Dans une étude publiée en septembre 2020, EUFIC a analysé l’impact de la consommation de fruits et légumes de saison, ainsi que les implications de la consommation de produits hors saison et provenant d’autres continents et latitudes.

La consommation de produits locaux réduit notre empreinte carbone et nos émissions de gaz à effet de serre. En calculant l’empreinte carbone, les chercheurs cités par l’EUFIC ont constaté que le système alimentaire mondial est responsable d’environ 26 % des émissions de gaz à effet de serre dans le monde. Cette moyenne varie, les fruits et légumes générant moins d’émissions que la viande et l’élevage laitier.

Des produits locaux et de saison, associés à un régime varié de produits importés

Cependant, loin de condamner la consommation de produits étrangers, ces chercheurs ont également considéré le fait que la demande mondiale a contribué à l’expansion du marché alimentaire mondial et a permis un approvisionnement plus varié et constant en fruits et légumes tout au long de l’année. Cela a été particulièrement bénéfique pour les pays dont la saison de production est courte, car cela leur permet d’avoir une alimentation variée et équilibrée tout au long de l’année.

Dans le même ordre d’idées, dans l’article de 2013 intitulé “Seasonality and dietary requirements : will eating seasonal food contribute to health and environmental sustainability ?”, des chercheurs de l’université de Cambridge ont pris en compte d’autres paramètres pour analyser la consommation de produits locaux et saisonniers. Ils ont introduit le concept de ” saisonnalité globale ” (c’est-à-dire produite pendant la saison de croissance naturelle mais consommée partout dans le monde) par opposition à la ” saisonnalité locale ” (c’est-à-dire produite pendant la saison de croissance naturelle et consommée dans la même zone climatique).

Pour ces chercheurs, la saisonnalité mondiale permet aux consommateurs du monde entier de profiter de produits variés et frais tout au long de l’année, avec les avantages nutritionnels que cela comporte. Par ailleurs, ils se demandent si la production locale seule est plus bénéfique pour l’environnement, car cela dépend des systèmes de production utilisés.

En revanche, ils suggèrent que la réduction de la consommation de viande est une option intéressante, car elle est bénéfique à la fois pour une alimentation saine et pour la protection de l’environnement.

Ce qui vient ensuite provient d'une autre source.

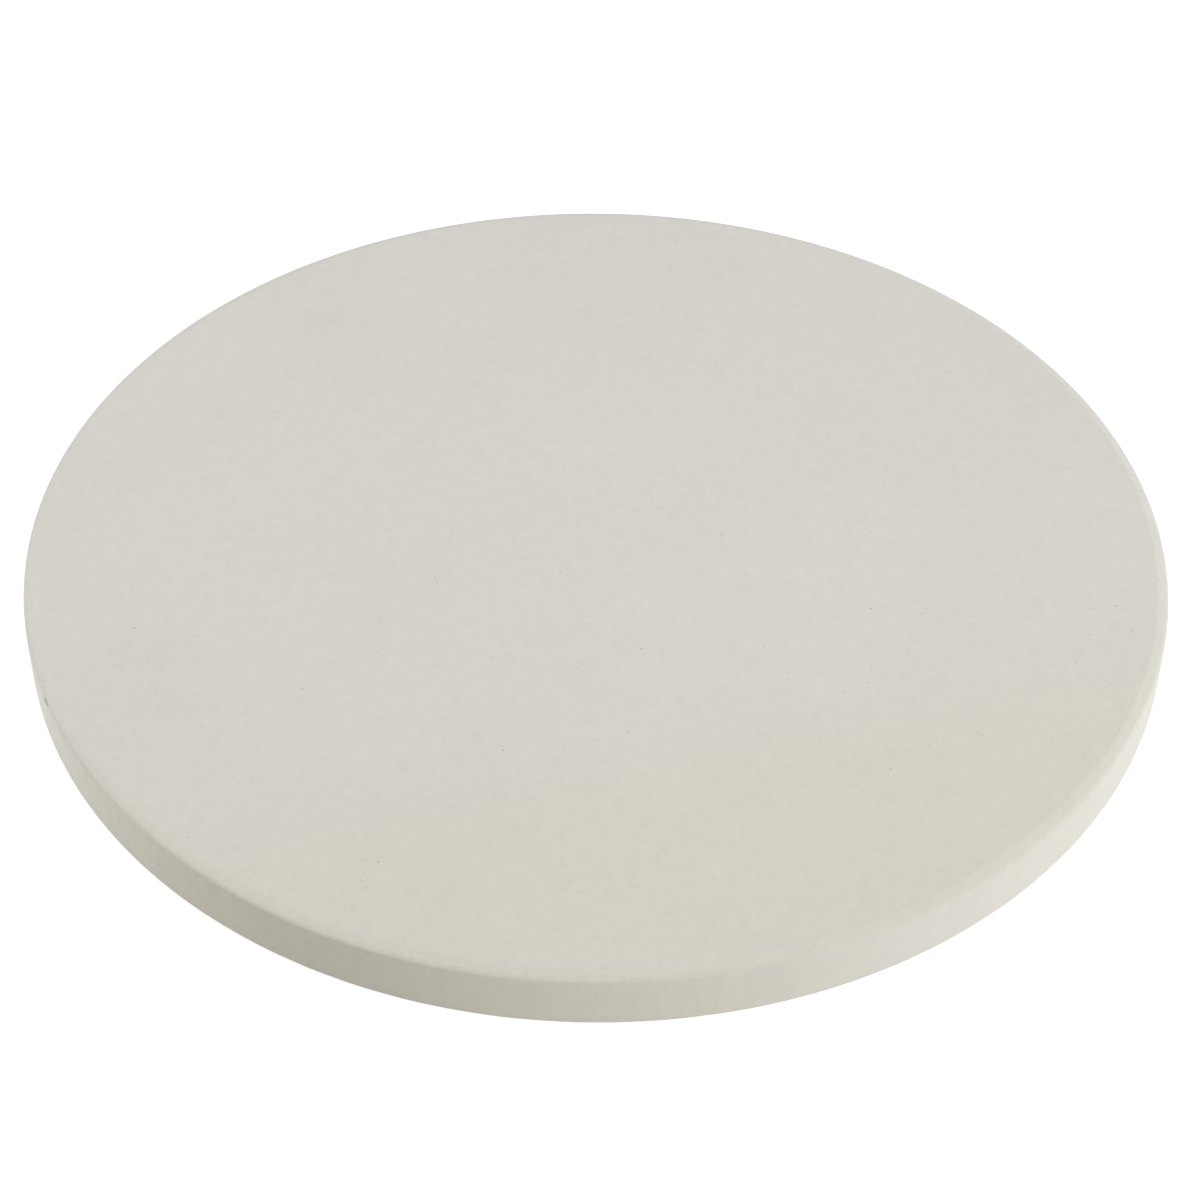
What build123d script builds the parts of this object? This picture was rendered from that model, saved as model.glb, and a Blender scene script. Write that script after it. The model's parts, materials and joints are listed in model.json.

Les produits locaux et de saison sont-ils synonymes de valeur nutritionnelle accrue ?

L’une des clés de ce débat est la valeur nutritionnelle des aliments. Or, les avis sur le sujet sont contradictoires.

D’une part, selon Ellie Pumpkin, chercheuse au Student Environmental Resource Center de l’université de Californie à Berkeley, “l’un des principaux avantages [de la consommation de produits locaux et de saison] est sa valeur nutritionnelle accrue”. Cette chercheuse fonde son affirmation sur le fait que “lorsque les produits sont transportés sur de longues distances, ils sont récoltés avant d’être complètement mûrs et sont enduits de pesticides ou d’autres conservateurs pour éviter qu’ils ne s’abîment pendant le transport”, et elle en conclut qu’ils perdent leur valeur nutritionnelle.

Cependant, le groupe de chercheurs de l’EUFIC estime que la perte de nutriments est négligeable, par rapport à l’impact globalement positif sur la santé. “Bien que le stockage et le transport aient été liés à des diminutions de certains niveaux de micronutriments, les pertes restent minimes en termes de bénéfices globaux pour la santé si on les compare à l’absence totale de consommation de fruits et légumes.”

En d’autres termes, les produits locaux et de saison permettent de réduire l’empreinte carbone et les émissions de gaz à effet de serre. Cependant, grâce à la production mondiale, une grande partie de la planète a accès à une alimentation saine et variée, qui ne serait pas disponible autrement. La clé, comme c’est souvent le cas, est de trouver le bon équilibre.